Direction: Print the full listing exactly.

Supplied information:
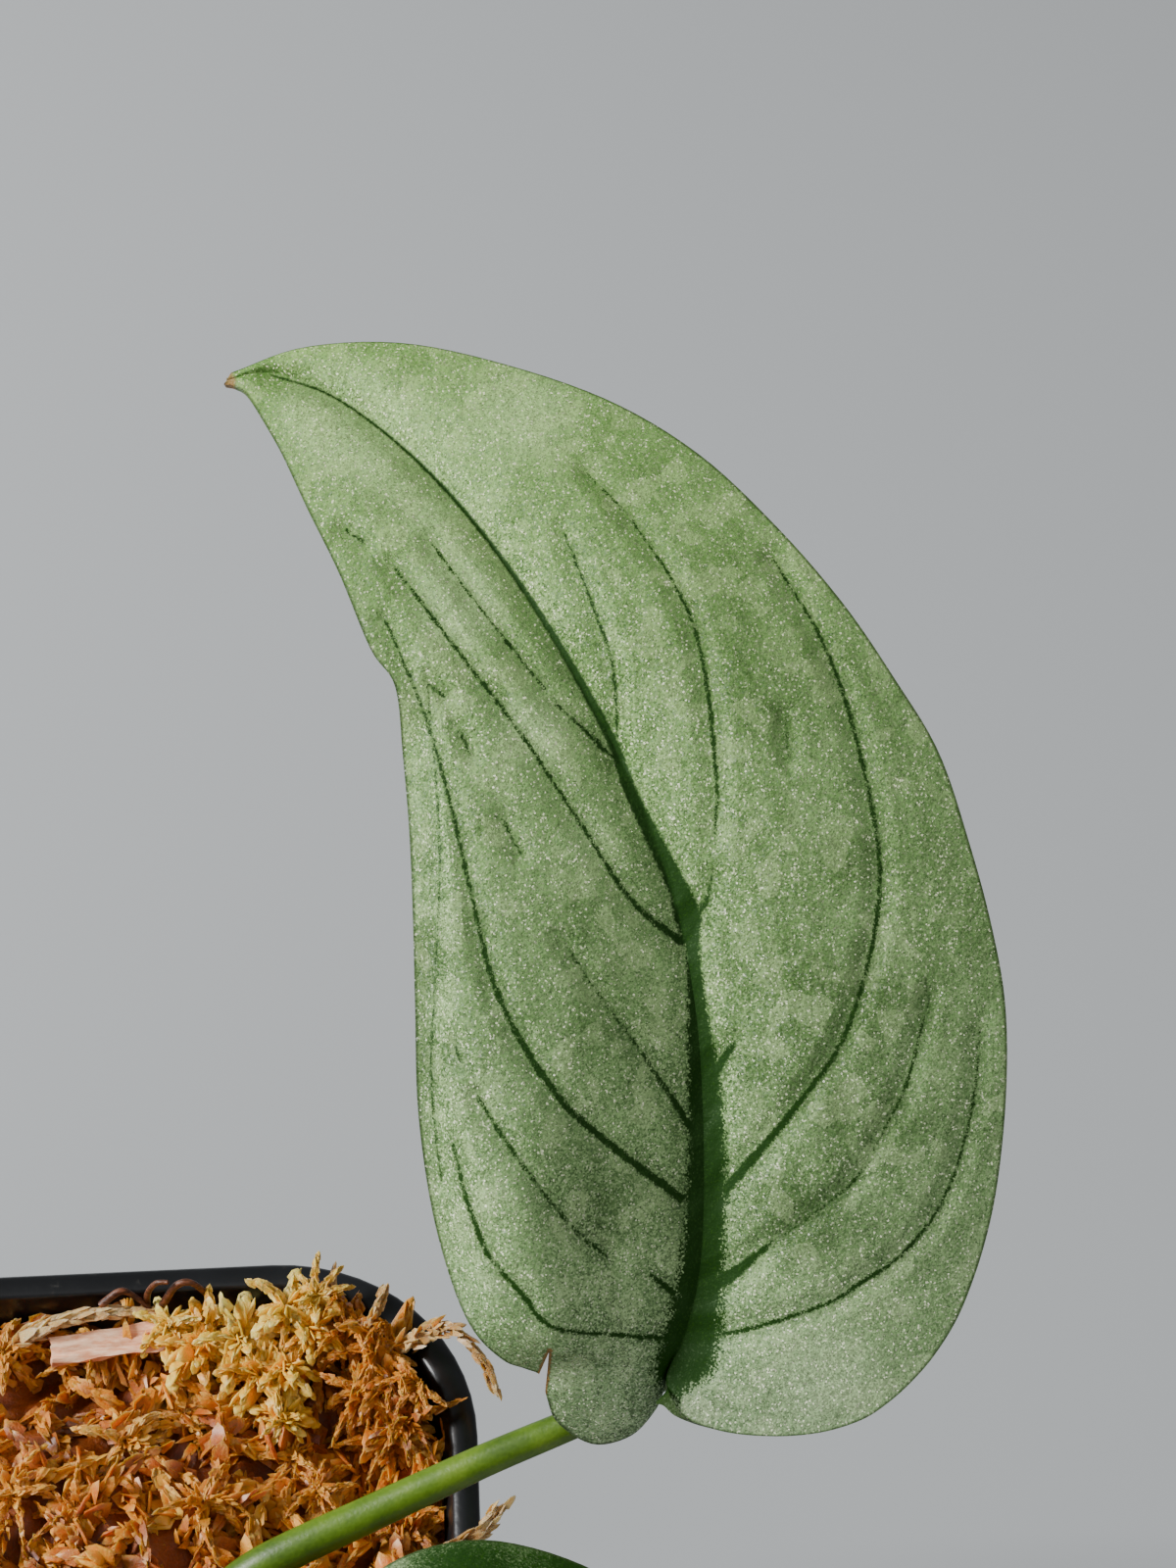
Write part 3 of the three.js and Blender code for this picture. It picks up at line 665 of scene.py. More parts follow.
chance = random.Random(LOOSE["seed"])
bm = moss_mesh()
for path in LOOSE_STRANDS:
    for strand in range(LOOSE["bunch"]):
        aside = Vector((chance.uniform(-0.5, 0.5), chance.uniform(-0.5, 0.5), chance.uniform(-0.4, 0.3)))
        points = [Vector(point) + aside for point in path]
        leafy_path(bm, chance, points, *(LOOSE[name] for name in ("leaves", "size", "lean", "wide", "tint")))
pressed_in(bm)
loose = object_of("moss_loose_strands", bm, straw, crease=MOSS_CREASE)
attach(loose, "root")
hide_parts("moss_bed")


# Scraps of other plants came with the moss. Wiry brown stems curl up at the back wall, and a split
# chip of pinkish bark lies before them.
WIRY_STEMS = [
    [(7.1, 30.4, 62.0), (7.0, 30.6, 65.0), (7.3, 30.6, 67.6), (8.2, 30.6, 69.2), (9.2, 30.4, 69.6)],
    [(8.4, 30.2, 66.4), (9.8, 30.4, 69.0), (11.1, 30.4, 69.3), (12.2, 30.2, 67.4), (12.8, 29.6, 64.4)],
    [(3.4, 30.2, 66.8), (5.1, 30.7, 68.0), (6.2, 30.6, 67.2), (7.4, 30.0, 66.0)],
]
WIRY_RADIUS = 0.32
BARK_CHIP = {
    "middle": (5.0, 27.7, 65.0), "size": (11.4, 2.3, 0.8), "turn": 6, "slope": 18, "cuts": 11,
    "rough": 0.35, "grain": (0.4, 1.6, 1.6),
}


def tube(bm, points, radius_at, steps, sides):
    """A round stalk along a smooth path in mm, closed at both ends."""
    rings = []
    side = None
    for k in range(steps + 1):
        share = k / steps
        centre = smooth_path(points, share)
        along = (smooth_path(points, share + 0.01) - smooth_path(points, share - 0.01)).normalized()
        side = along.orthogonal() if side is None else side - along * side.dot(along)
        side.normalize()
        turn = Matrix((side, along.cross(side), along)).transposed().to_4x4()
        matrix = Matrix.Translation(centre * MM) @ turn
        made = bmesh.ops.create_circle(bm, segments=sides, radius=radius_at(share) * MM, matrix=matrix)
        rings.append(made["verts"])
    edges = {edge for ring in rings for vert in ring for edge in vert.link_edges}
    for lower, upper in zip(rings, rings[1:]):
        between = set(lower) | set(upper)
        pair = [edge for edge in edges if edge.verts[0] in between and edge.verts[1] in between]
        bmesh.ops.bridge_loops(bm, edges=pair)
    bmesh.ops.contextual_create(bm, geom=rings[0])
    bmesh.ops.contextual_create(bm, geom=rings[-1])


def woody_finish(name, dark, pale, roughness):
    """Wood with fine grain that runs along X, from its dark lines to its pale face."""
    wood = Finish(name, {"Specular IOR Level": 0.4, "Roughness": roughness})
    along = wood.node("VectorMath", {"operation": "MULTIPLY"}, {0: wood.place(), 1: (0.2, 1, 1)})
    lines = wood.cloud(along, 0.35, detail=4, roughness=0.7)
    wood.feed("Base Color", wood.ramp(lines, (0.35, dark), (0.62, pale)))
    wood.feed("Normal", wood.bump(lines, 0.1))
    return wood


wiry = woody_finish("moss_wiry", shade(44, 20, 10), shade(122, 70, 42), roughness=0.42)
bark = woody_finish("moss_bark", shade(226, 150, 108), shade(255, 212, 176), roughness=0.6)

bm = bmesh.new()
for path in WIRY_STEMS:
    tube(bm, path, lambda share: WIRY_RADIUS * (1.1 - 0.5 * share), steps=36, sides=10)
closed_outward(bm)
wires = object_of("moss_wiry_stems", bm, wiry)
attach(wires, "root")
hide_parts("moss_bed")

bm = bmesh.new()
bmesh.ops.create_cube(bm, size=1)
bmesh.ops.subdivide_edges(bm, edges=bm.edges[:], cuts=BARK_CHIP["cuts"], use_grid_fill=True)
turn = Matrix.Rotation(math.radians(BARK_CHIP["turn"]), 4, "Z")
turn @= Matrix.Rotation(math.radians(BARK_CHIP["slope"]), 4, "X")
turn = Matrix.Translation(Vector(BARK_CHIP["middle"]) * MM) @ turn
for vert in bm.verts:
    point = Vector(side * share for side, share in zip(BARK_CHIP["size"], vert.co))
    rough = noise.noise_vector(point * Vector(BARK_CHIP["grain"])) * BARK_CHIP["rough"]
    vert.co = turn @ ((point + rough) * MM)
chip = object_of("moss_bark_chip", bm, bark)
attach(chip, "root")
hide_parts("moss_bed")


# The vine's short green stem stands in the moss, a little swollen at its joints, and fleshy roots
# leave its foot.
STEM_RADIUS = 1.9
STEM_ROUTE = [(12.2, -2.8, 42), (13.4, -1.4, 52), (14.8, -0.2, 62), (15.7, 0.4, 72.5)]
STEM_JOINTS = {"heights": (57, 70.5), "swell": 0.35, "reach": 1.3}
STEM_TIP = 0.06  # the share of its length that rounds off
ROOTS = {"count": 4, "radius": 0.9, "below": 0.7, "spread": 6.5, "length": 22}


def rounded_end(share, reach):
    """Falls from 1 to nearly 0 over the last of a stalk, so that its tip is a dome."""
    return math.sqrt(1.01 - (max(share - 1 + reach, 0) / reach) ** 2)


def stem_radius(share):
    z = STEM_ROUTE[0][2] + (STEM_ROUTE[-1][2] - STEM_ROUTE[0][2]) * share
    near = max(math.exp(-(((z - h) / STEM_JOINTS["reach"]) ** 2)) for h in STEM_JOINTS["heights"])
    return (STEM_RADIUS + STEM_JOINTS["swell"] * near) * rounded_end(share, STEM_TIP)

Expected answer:
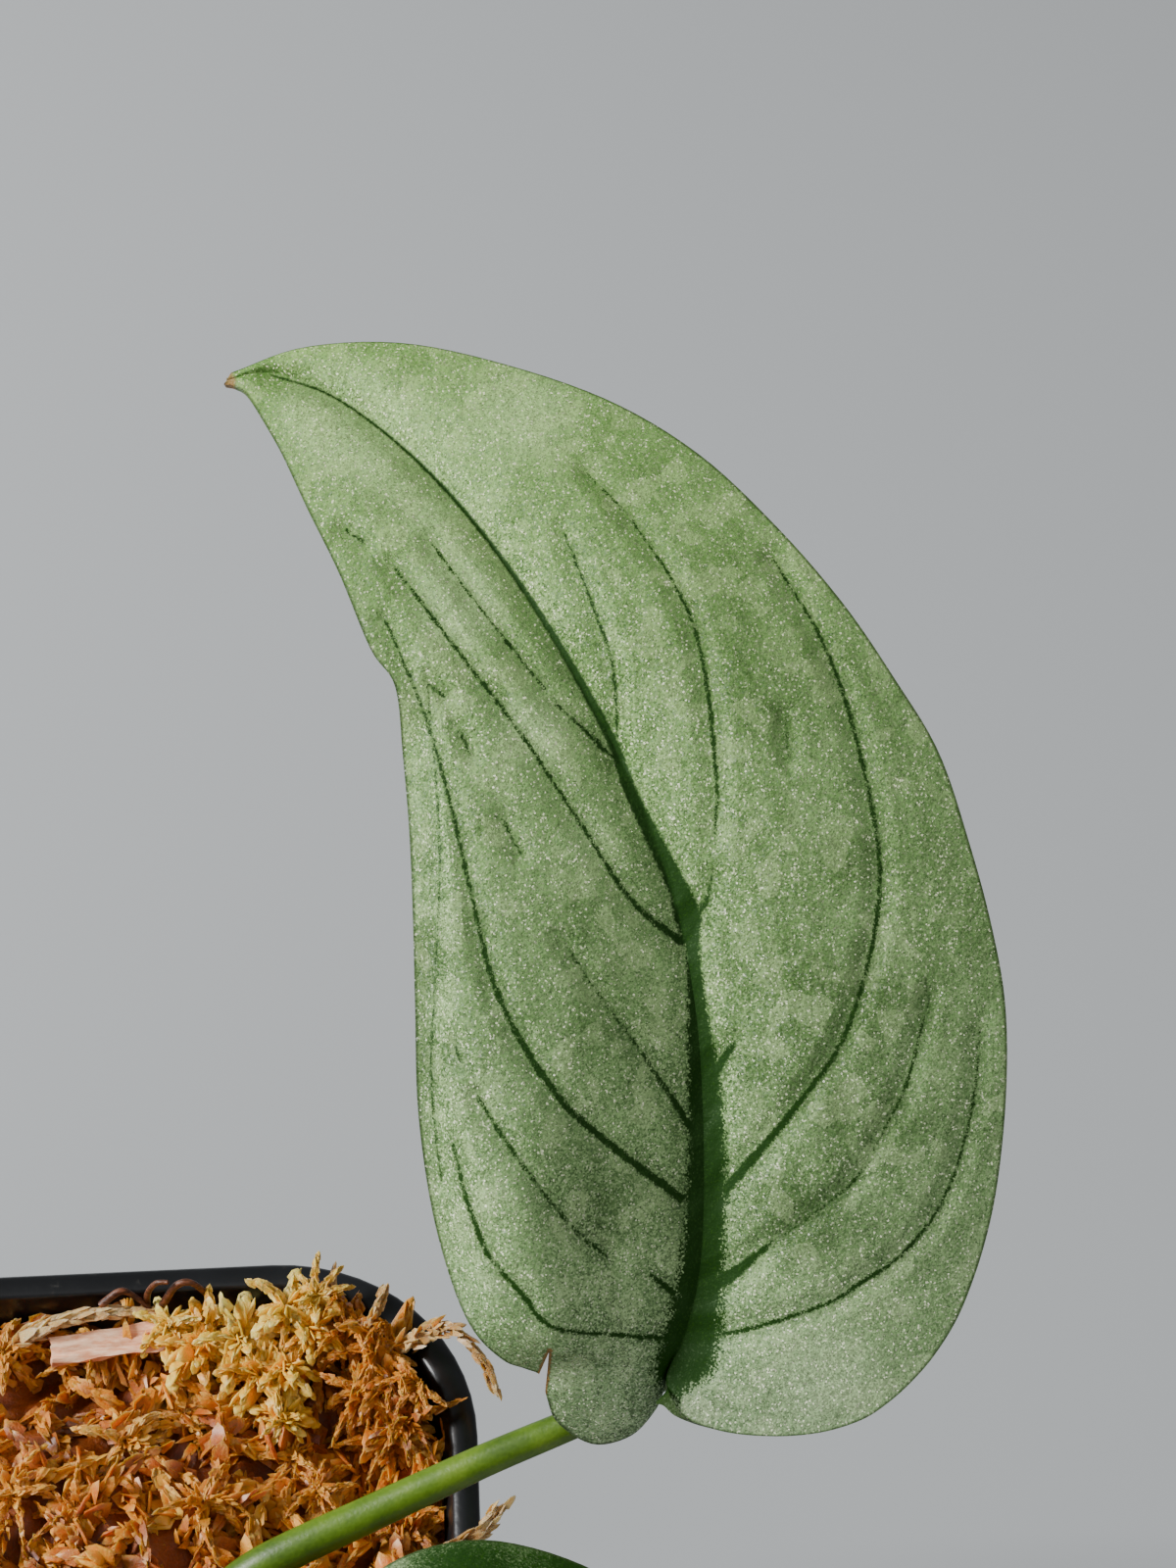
Write part 3 of the three.js and Blender code for this picture. It picks up at line 665 of scene.py. More parts follow.
chance = random.Random(LOOSE["seed"])
bm = moss_mesh()
for path in LOOSE_STRANDS:
    for strand in range(LOOSE["bunch"]):
        aside = Vector((chance.uniform(-0.5, 0.5), chance.uniform(-0.5, 0.5), chance.uniform(-0.4, 0.3)))
        points = [Vector(point) + aside for point in path]
        leafy_path(bm, chance, points, *(LOOSE[name] for name in ("leaves", "size", "lean", "wide", "tint")))
pressed_in(bm)
loose = object_of("moss_loose_strands", bm, straw, crease=MOSS_CREASE)
attach(loose, "root")
hide_parts("moss_bed")


# Scraps of other plants came with the moss. Wiry brown stems curl up at the back wall, and a split
# chip of pinkish bark lies before them.
WIRY_STEMS = [
    [(7.1, 30.4, 62.0), (7.0, 30.6, 65.0), (7.3, 30.6, 67.6), (8.2, 30.6, 69.2), (9.2, 30.4, 69.6)],
    [(8.4, 30.2, 66.4), (9.8, 30.4, 69.0), (11.1, 30.4, 69.3), (12.2, 30.2, 67.4), (12.8, 29.6, 64.4)],
    [(3.4, 30.2, 66.8), (5.1, 30.7, 68.0), (6.2, 30.6, 67.2), (7.4, 30.0, 66.0)],
]
WIRY_RADIUS = 0.32
BARK_CHIP = {
    "middle": (5.0, 27.7, 65.0), "size": (11.4, 2.3, 0.8), "turn": 6, "slope": 18, "cuts": 11,
    "rough": 0.35, "grain": (0.4, 1.6, 1.6),
}


def tube(bm, points, radius_at, steps, sides):
    """A round stalk along a smooth path in mm, closed at both ends."""
    rings = []
    side = None
    for k in range(steps + 1):
        share = k / steps
        centre = smooth_path(points, share)
        along = (smooth_path(points, share + 0.01) - smooth_path(points, share - 0.01)).normalized()
        side = along.orthogonal() if side is None else side - along * side.dot(along)
        side.normalize()
        turn = Matrix((side, along.cross(side), along)).transposed().to_4x4()
        matrix = Matrix.Translation(centre * MM) @ turn
        made = bmesh.ops.create_circle(bm, segments=sides, radius=radius_at(share) * MM, matrix=matrix)
        rings.append(made["verts"])
    edges = {edge for ring in rings for vert in ring for edge in vert.link_edges}
    for lower, upper in zip(rings, rings[1:]):
        between = set(lower) | set(upper)
        pair = [edge for edge in edges if edge.verts[0] in between and edge.verts[1] in between]
        bmesh.ops.bridge_loops(bm, edges=pair)
    bmesh.ops.contextual_create(bm, geom=rings[0])
    bmesh.ops.contextual_create(bm, geom=rings[-1])


def woody_finish(name, dark, pale, roughness):
    """Wood with fine grain that runs along X, from its dark lines to its pale face."""
    wood = Finish(name, {"Specular IOR Level": 0.4, "Roughness": roughness})
    along = wood.node("VectorMath", {"operation": "MULTIPLY"}, {0: wood.place(), 1: (0.2, 1, 1)})
    lines = wood.cloud(along, 0.35, detail=4, roughness=0.7)
    wood.feed("Base Color", wood.ramp(lines, (0.35, dark), (0.62, pale)))
    wood.feed("Normal", wood.bump(lines, 0.1))
    return wood


wiry = woody_finish("moss_wiry", shade(44, 20, 10), shade(122, 70, 42), roughness=0.42)
bark = woody_finish("moss_bark", shade(226, 150, 108), shade(255, 212, 176), roughness=0.6)

bm = bmesh.new()
for path in WIRY_STEMS:
    tube(bm, path, lambda share: WIRY_RADIUS * (1.1 - 0.5 * share), steps=36, sides=10)
closed_outward(bm)
wires = object_of("moss_wiry_stems", bm, wiry)
attach(wires, "root")
hide_parts("moss_bed")

bm = bmesh.new()
bmesh.ops.create_cube(bm, size=1)
bmesh.ops.subdivide_edges(bm, edges=bm.edges[:], cuts=BARK_CHIP["cuts"], use_grid_fill=True)
turn = Matrix.Rotation(math.radians(BARK_CHIP["turn"]), 4, "Z")
turn @= Matrix.Rotation(math.radians(BARK_CHIP["slope"]), 4, "X")
turn = Matrix.Translation(Vector(BARK_CHIP["middle"]) * MM) @ turn
for vert in bm.verts:
    point = Vector(side * share for side, share in zip(BARK_CHIP["size"], vert.co))
    rough = noise.noise_vector(point * Vector(BARK_CHIP["grain"])) * BARK_CHIP["rough"]
    vert.co = turn @ ((point + rough) * MM)
chip = object_of("moss_bark_chip", bm, bark)
attach(chip, "root")
hide_parts("moss_bed")


# The vine's short green stem stands in the moss, a little swollen at its joints, and fleshy roots
# leave its foot.
STEM_RADIUS = 1.9
STEM_ROUTE = [(12.2, -2.8, 42), (13.4, -1.4, 52), (14.8, -0.2, 62), (15.7, 0.4, 72.5)]
STEM_JOINTS = {"heights": (57, 70.5), "swell": 0.35, "reach": 1.3}
STEM_TIP = 0.06  # the share of its length that rounds off
ROOTS = {"count": 4, "radius": 0.9, "below": 0.7, "spread": 6.5, "length": 22}


def rounded_end(share, reach):
    """Falls from 1 to nearly 0 over the last of a stalk, so that its tip is a dome."""
    return math.sqrt(1.01 - (max(share - 1 + reach, 0) / reach) ** 2)


def stem_radius(share):
    z = STEM_ROUTE[0][2] + (STEM_ROUTE[-1][2] - STEM_ROUTE[0][2]) * share
    near = max(math.exp(-(((z - h) / STEM_JOINTS["reach"]) ** 2)) for h in STEM_JOINTS["heights"])
    return (STEM_RADIUS + STEM_JOINTS["swell"] * near) * rounded_end(share, STEM_TIP)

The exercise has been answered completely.